See the Quickstart to set up Zeno and learn about the core concepts.

Explore Model Performance

Zeno's Exploration UI is the main interface for evaluation. It lets you slice and dice your data to quickly see how your model works for different types of instances. You can pick different models and metrics to see model performance.

The modular instance view supports any data type or task. Existing views can be found here, and new views can be written for unsupported data types.
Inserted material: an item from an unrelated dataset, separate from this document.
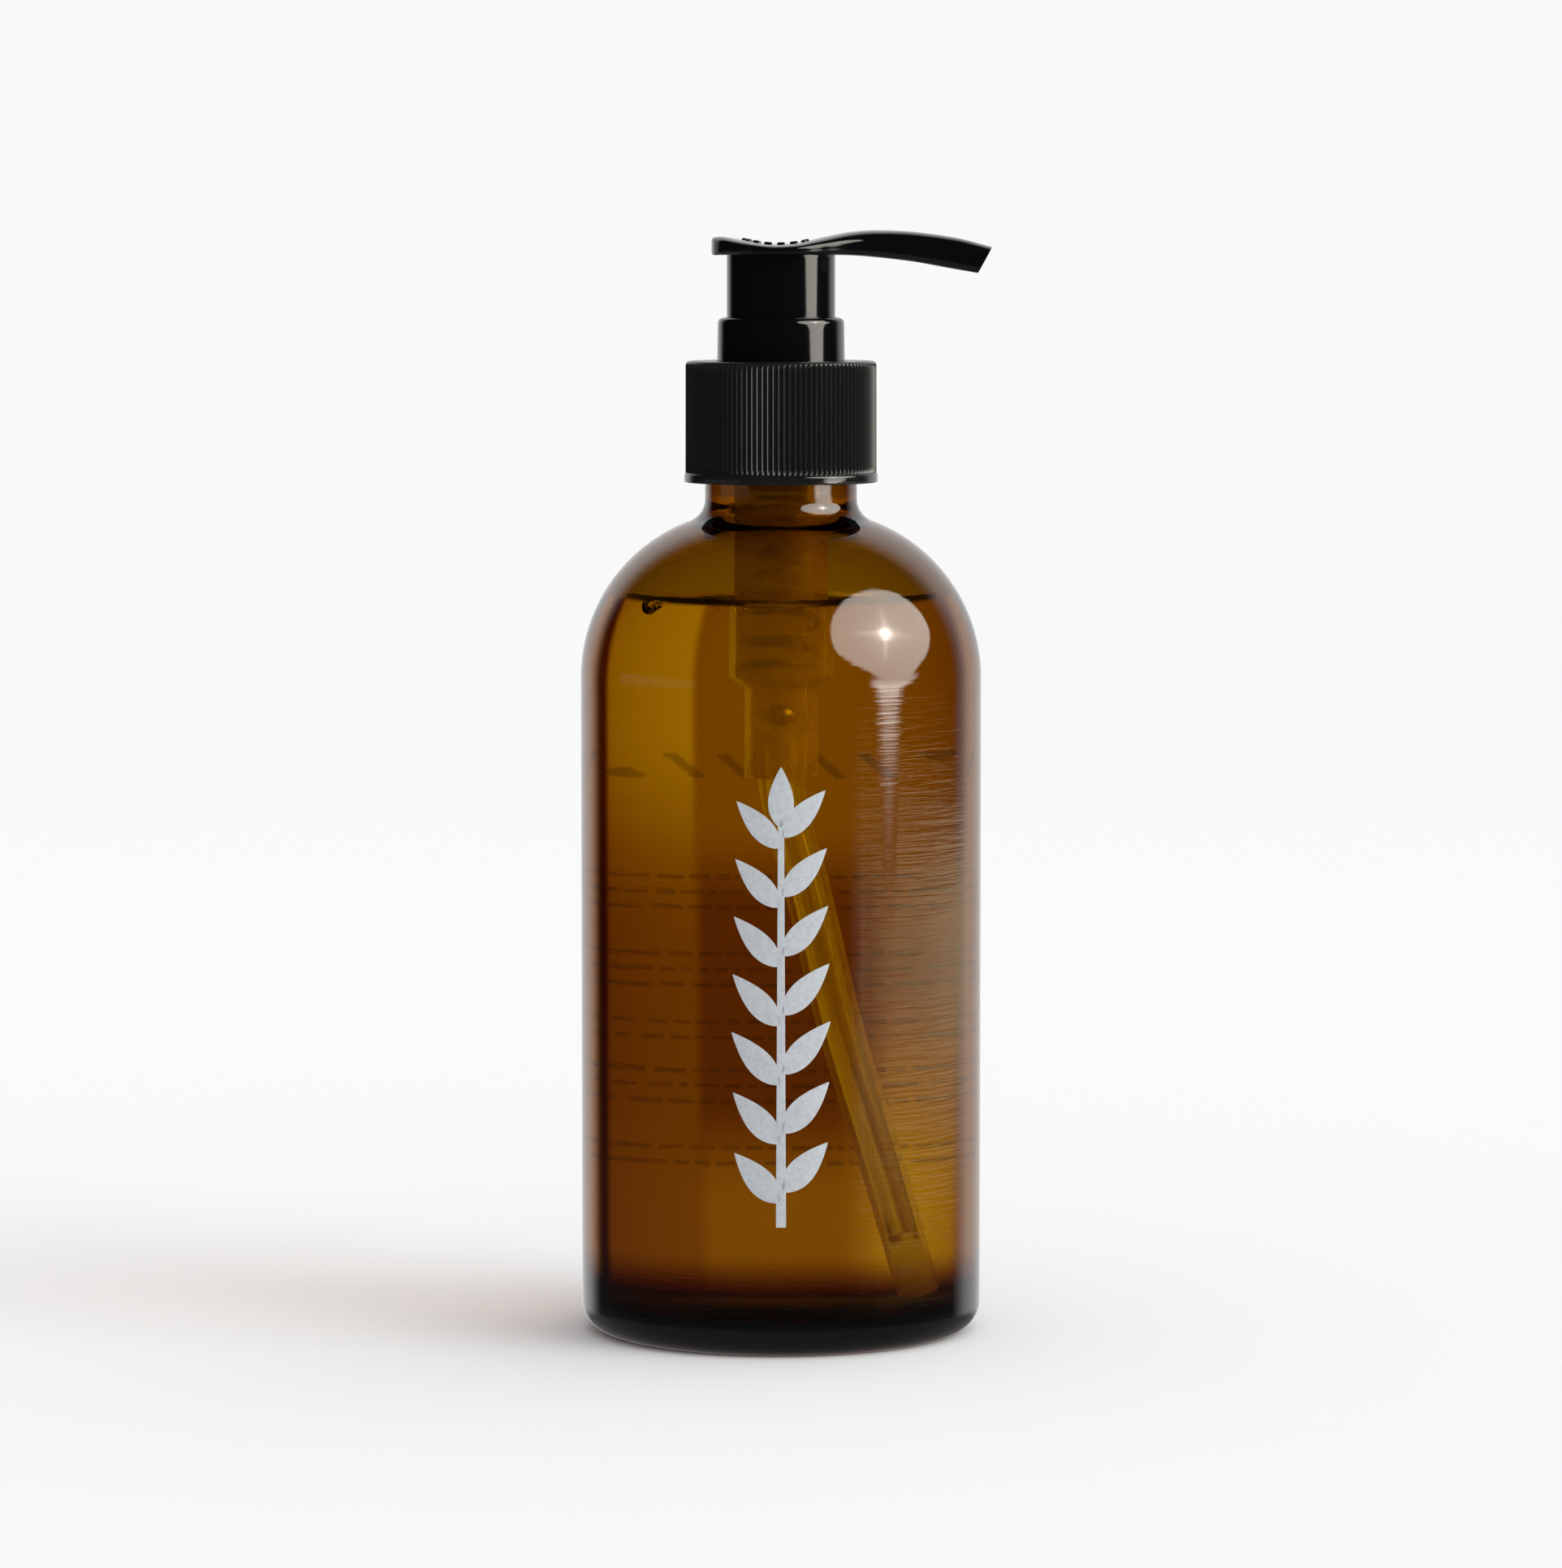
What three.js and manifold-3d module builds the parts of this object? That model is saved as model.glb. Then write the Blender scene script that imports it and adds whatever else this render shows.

Interactive, Shareable Reports

Zeno empowers you to create interactive visualizations and reports for summarizing and sharing insights of model performance. Zeno charts are live-updated with your data and model outputs, keeping a fresh view of model performance. Interactive reports can be shared publicly, exported as PDFs, and easily reproduced by others.

Python API

The Python API consists of four core decorator functions that you can use to plug your models in and generate information for evaluation. The @model functions return model outputs for any Python-based model or API, which can then be evaluated with @metric functions. To test more diverse use cases @distill functions can be used to create new metadata columns based on raw data instances.

Example Zeno API functions
@metric
def accuracy(df, ops):
return df[ops.label_column]
== df[ops.output_column]

@distill
def brightness(df, ops):
return lum(df[ops.data_column]))

Why Zeno?

Zeno helps you move beyond relying on aggregate metrics and spot-checking model outputs. Instead, it allows you to develop a deep and quantitative understanding of how your model behaves.

Zeno supports your workflow - it is model and data agnostic, and requires just a single Python function to start working. It also lets you test diverse mode use cases, from potential fairness concerns to robustness checks. Lastly, Zeno lets you compare your models and detect potential regressions as you release updates.